Aim of the task:
Write out the records below word for word, please.

Records that describe objects:
** BEGIN **

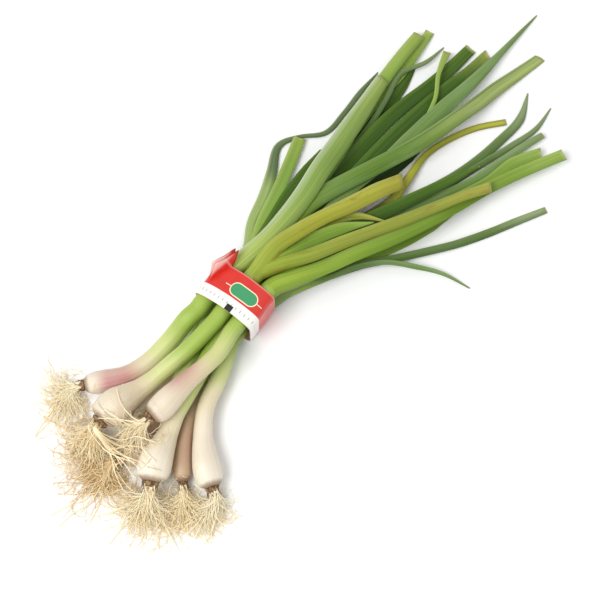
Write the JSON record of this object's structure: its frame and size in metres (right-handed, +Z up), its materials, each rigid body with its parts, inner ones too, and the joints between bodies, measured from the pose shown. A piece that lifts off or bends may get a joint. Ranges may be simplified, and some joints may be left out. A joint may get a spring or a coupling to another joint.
{
  "type": "green garlic bunch",
  "caption": "Bunch of young green garlic lying down: pale bulbs with tangled roots, stems greening into long flat leaves, tied round the middle with a red and white printed ribbon.",
  "frame": {"origin": "centre of the bunch's bounding box, on the table it lies on", "axes": "+X along the bunch from roots to leaf tips, +Z up from the table"},
  "size_m": [0.5099, 0.1754, 0.0465],
  "materials": {
    "stalk_skin": "waxy",
    "root_fibre": "dry fibre",
    "ribbon_print": "printed, semi-gloss"
  },
  "bodies": {
    "root": {"stalk_a": "stalk_skin", "stalk_b": "stalk_skin", "stalk_c": "stalk_skin", "stalk_d": "stalk_skin", "stalk_e": "stalk_skin", "stalk_f": "stalk_skin", "stalk_g": "stalk_skin", "stalk_h": "stalk_skin", "roots_a": "root_fibre", "roots_b": "root_fibre", "roots_c": "root_fibre", "roots_d": "root_fibre", "roots_e": "root_fibre", "roots_f": "root_fibre", "roots_g": "root_fibre", "roots_h": "root_fibre", "band": "ribbon_print"}
  },
  "joints": []
}
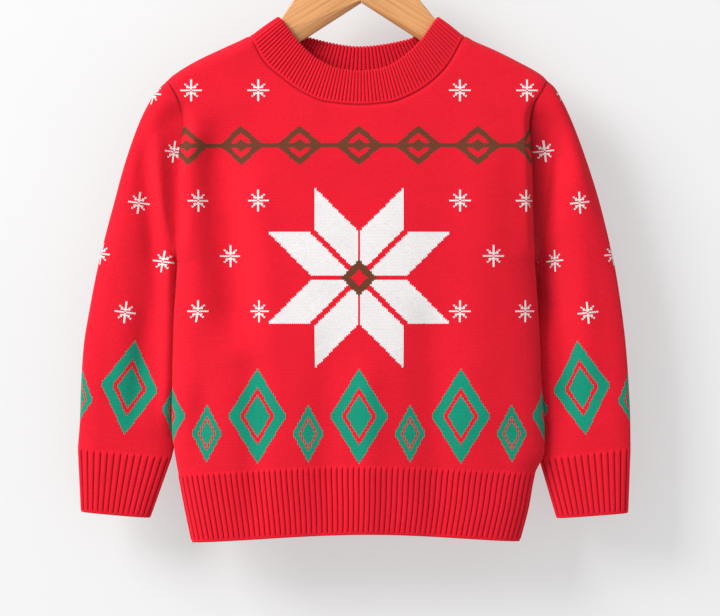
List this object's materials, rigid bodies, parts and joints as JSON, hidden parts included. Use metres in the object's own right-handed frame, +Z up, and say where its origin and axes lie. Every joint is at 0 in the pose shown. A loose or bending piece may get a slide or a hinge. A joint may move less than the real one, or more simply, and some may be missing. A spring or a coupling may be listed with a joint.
{
  "type": "christmas sweater on a hanger",
  "caption": "Child's red knitted Christmas sweater with a round ribbed neck, long sleeves and ribbed hem and cuffs, hanging flat on a wooden hanger with a wire hook.",
  "frame": {"origin": "inner top of the hanger's hook, where it rests on a rail", "axes": "+Z up, the front of the sweater faces -Y, +X to the right as seen from the front"},
  "size_m": [0.4779, 0.0507, 0.5778],
  "materials": {
    "body_knit": "fine plain knit, matt, red with a coloured design",
    "sleeve_knit": "fine plain knit, matt, red with a coloured design",
    "hem_rib_knit": "ribbed knit, matt",
    "cuff_rib_knit": "ribbed knit, matt",
    "neckband_knit": "fine ribbed knit, folded double, matt",
    "hanger_wood": "pale lacquered beech, satin",
    "hook_steel": "bright plated steel wire"
  },
  "bodies": {
    "root": {"front_panel": "body_knit", "back_panel": "body_knit", "hem_rib_front": "hem_rib_knit", "hem_rib_back": "hem_rib_knit", "sleeve_left": "sleeve_knit", "sleeve_right": "sleeve_knit", "cuff_left": "cuff_rib_knit", "cuff_right": "cuff_rib_knit", "neckband": "neckband_knit", "hanger_arm_left": "hanger_wood", "hanger_arm_right": "hanger_wood", "hook": "hook_steel"}
  },
  "joints": []
}
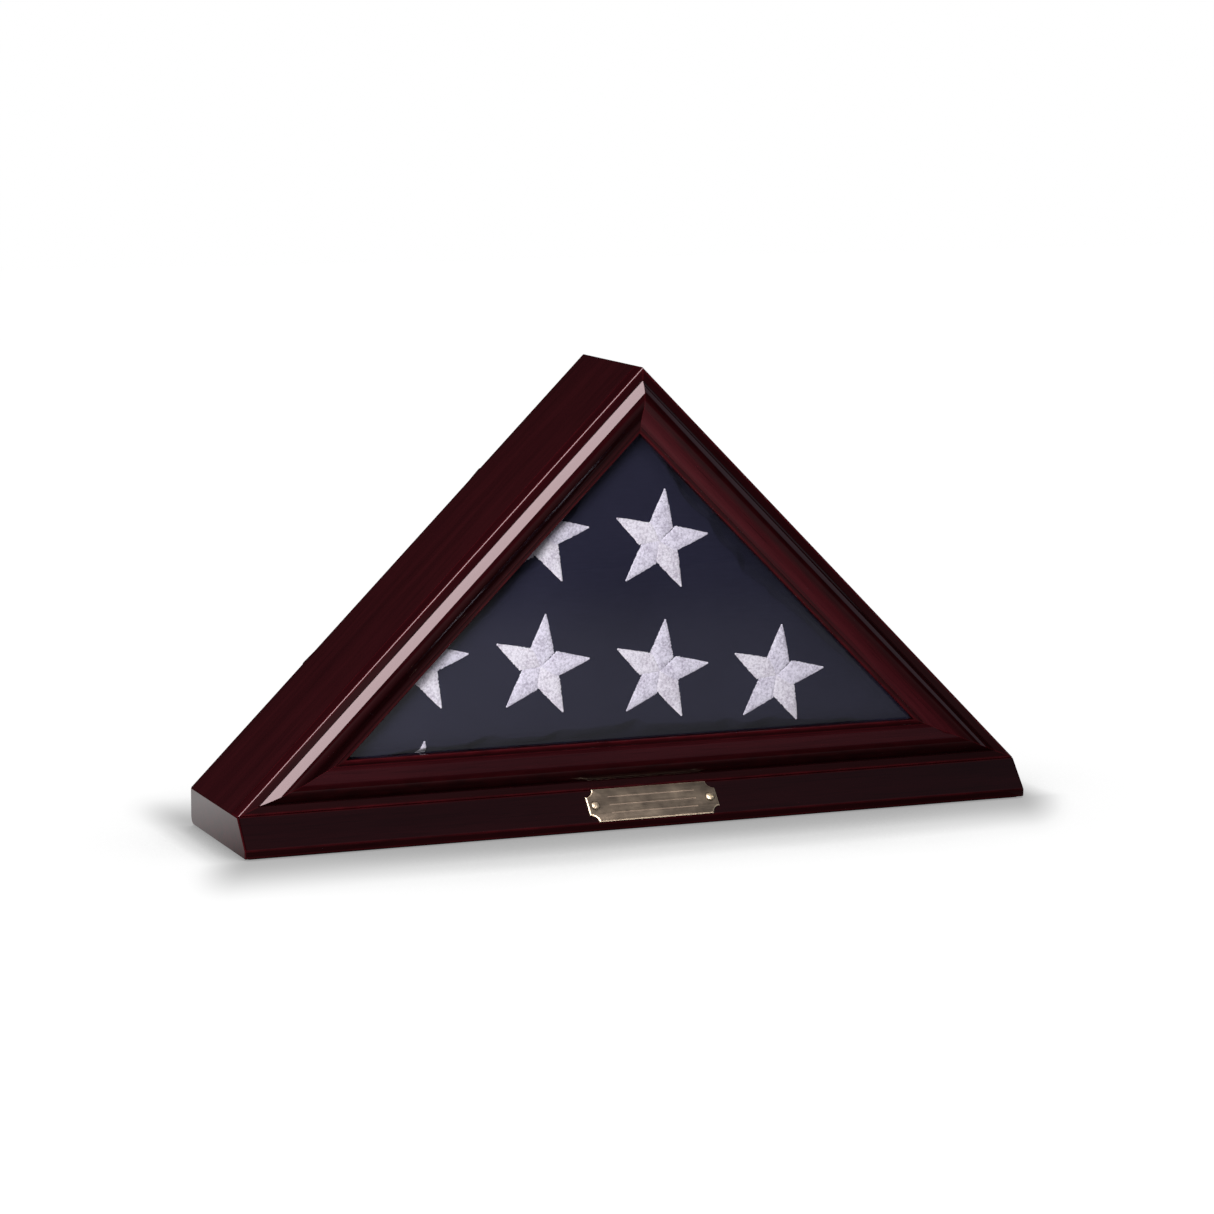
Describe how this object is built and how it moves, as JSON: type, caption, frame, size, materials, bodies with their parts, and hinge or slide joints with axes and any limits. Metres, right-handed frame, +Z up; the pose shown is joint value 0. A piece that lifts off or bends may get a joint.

** END **

Task result:
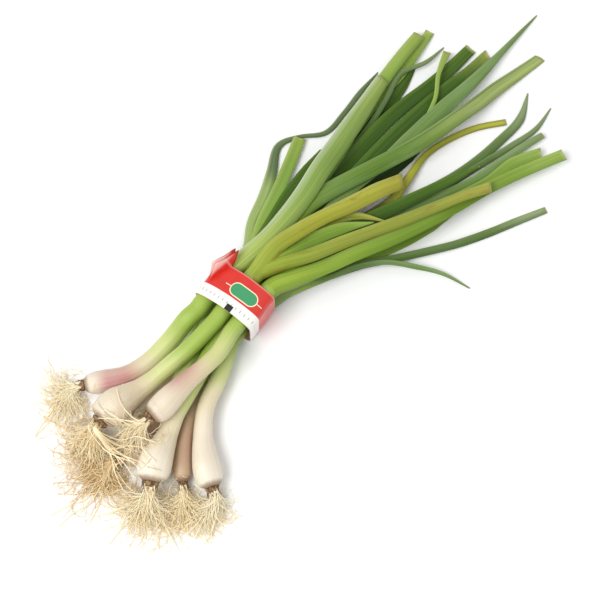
Write the JSON record of this object's structure: its frame and size in metres (right-handed, +Z up), its materials, each rigid body with its parts, inner ones too, and the joints between bodies, measured from the pose shown. A piece that lifts off or bends may get a joint. Ranges may be simplified, and some joints may be left out. A joint may get a spring or a coupling to another joint.
{
  "type": "green garlic bunch",
  "caption": "Bunch of young green garlic lying down: pale bulbs with tangled roots, stems greening into long flat leaves, tied round the middle with a red and white printed ribbon.",
  "frame": {"origin": "centre of the bunch's bounding box, on the table it lies on", "axes": "+X along the bunch from roots to leaf tips, +Z up from the table"},
  "size_m": [0.5099, 0.1754, 0.0465],
  "materials": {
    "stalk_skin": "waxy",
    "root_fibre": "dry fibre",
    "ribbon_print": "printed, semi-gloss"
  },
  "bodies": {
    "root": {"stalk_a": "stalk_skin", "stalk_b": "stalk_skin", "stalk_c": "stalk_skin", "stalk_d": "stalk_skin", "stalk_e": "stalk_skin", "stalk_f": "stalk_skin", "stalk_g": "stalk_skin", "stalk_h": "stalk_skin", "roots_a": "root_fibre", "roots_b": "root_fibre", "roots_c": "root_fibre", "roots_d": "root_fibre", "roots_e": "root_fibre", "roots_f": "root_fibre", "roots_g": "root_fibre", "roots_h": "root_fibre", "band": "ribbon_print"}
  },
  "joints": []
}
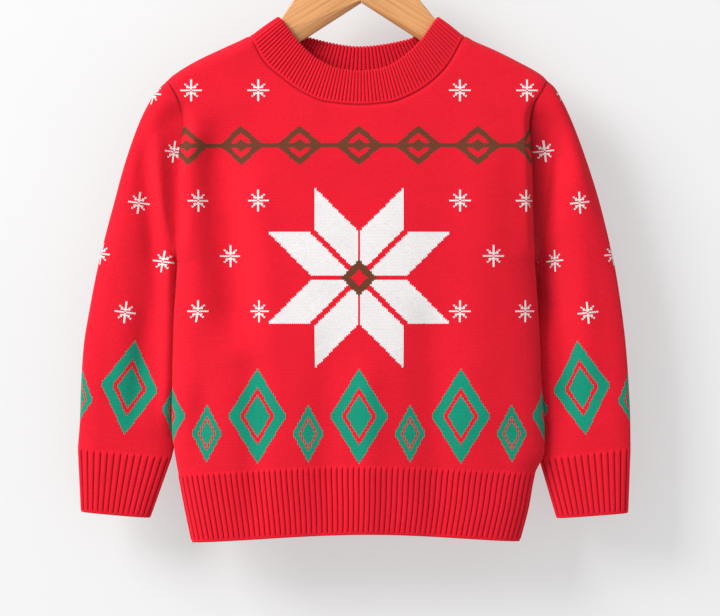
List this object's materials, rigid bodies, parts and joints as JSON, hidden parts included. Use metres in the object's own right-handed frame, +Z up, and say where its origin and axes lie. Every joint is at 0 in the pose shown. A loose or bending piece may get a slide or a hinge. A joint may move less than the real one, or more simply, and some may be missing. A spring or a coupling may be listed with a joint.
{
  "type": "christmas sweater on a hanger",
  "caption": "Child's red knitted Christmas sweater with a round ribbed neck, long sleeves and ribbed hem and cuffs, hanging flat on a wooden hanger with a wire hook.",
  "frame": {"origin": "inner top of the hanger's hook, where it rests on a rail", "axes": "+Z up, the front of the sweater faces -Y, +X to the right as seen from the front"},
  "size_m": [0.4779, 0.0507, 0.5778],
  "materials": {
    "body_knit": "fine plain knit, matt, red with a coloured design",
    "sleeve_knit": "fine plain knit, matt, red with a coloured design",
    "hem_rib_knit": "ribbed knit, matt",
    "cuff_rib_knit": "ribbed knit, matt",
    "neckband_knit": "fine ribbed knit, folded double, matt",
    "hanger_wood": "pale lacquered beech, satin",
    "hook_steel": "bright plated steel wire"
  },
  "bodies": {
    "root": {"front_panel": "body_knit", "back_panel": "body_knit", "hem_rib_front": "hem_rib_knit", "hem_rib_back": "hem_rib_knit", "sleeve_left": "sleeve_knit", "sleeve_right": "sleeve_knit", "cuff_left": "cuff_rib_knit", "cuff_right": "cuff_rib_knit", "neckband": "neckband_knit", "hanger_arm_left": "hanger_wood", "hanger_arm_right": "hanger_wood", "hook": "hook_steel"}
  },
  "joints": []
}
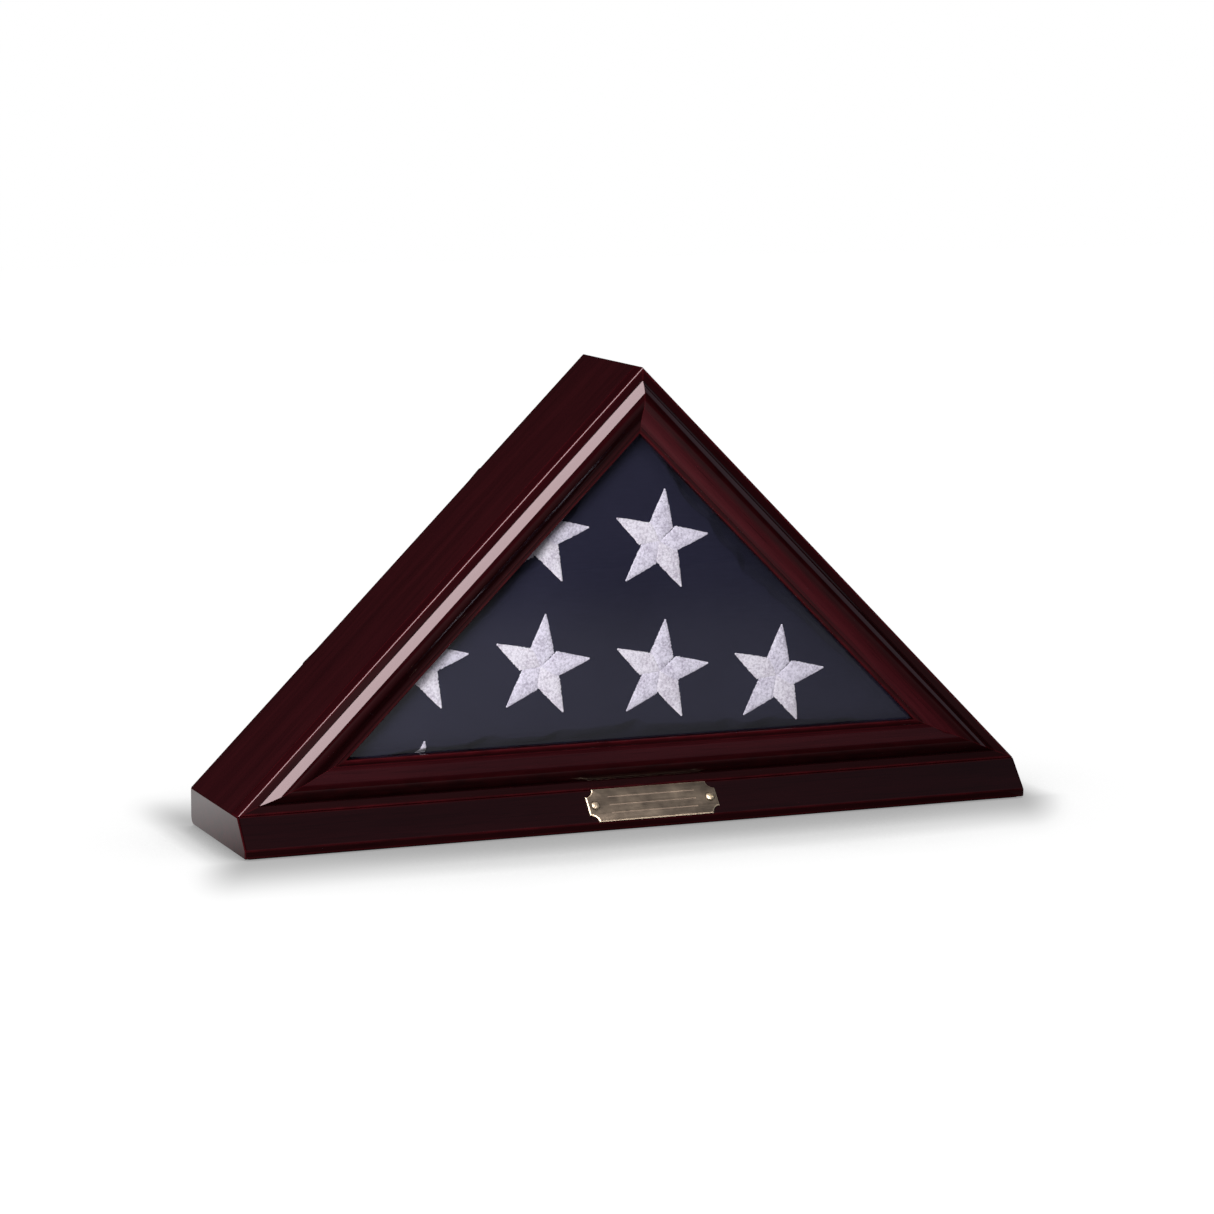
Describe how this object is built and how it moves, as JSON: type, caption, frame, size, materials, bodies with their parts, and hinge or slide joints with axes and any limits. Metres, right-handed frame, +Z up; the pose shown is joint value 0. A piece that lifts off or bends may get a joint.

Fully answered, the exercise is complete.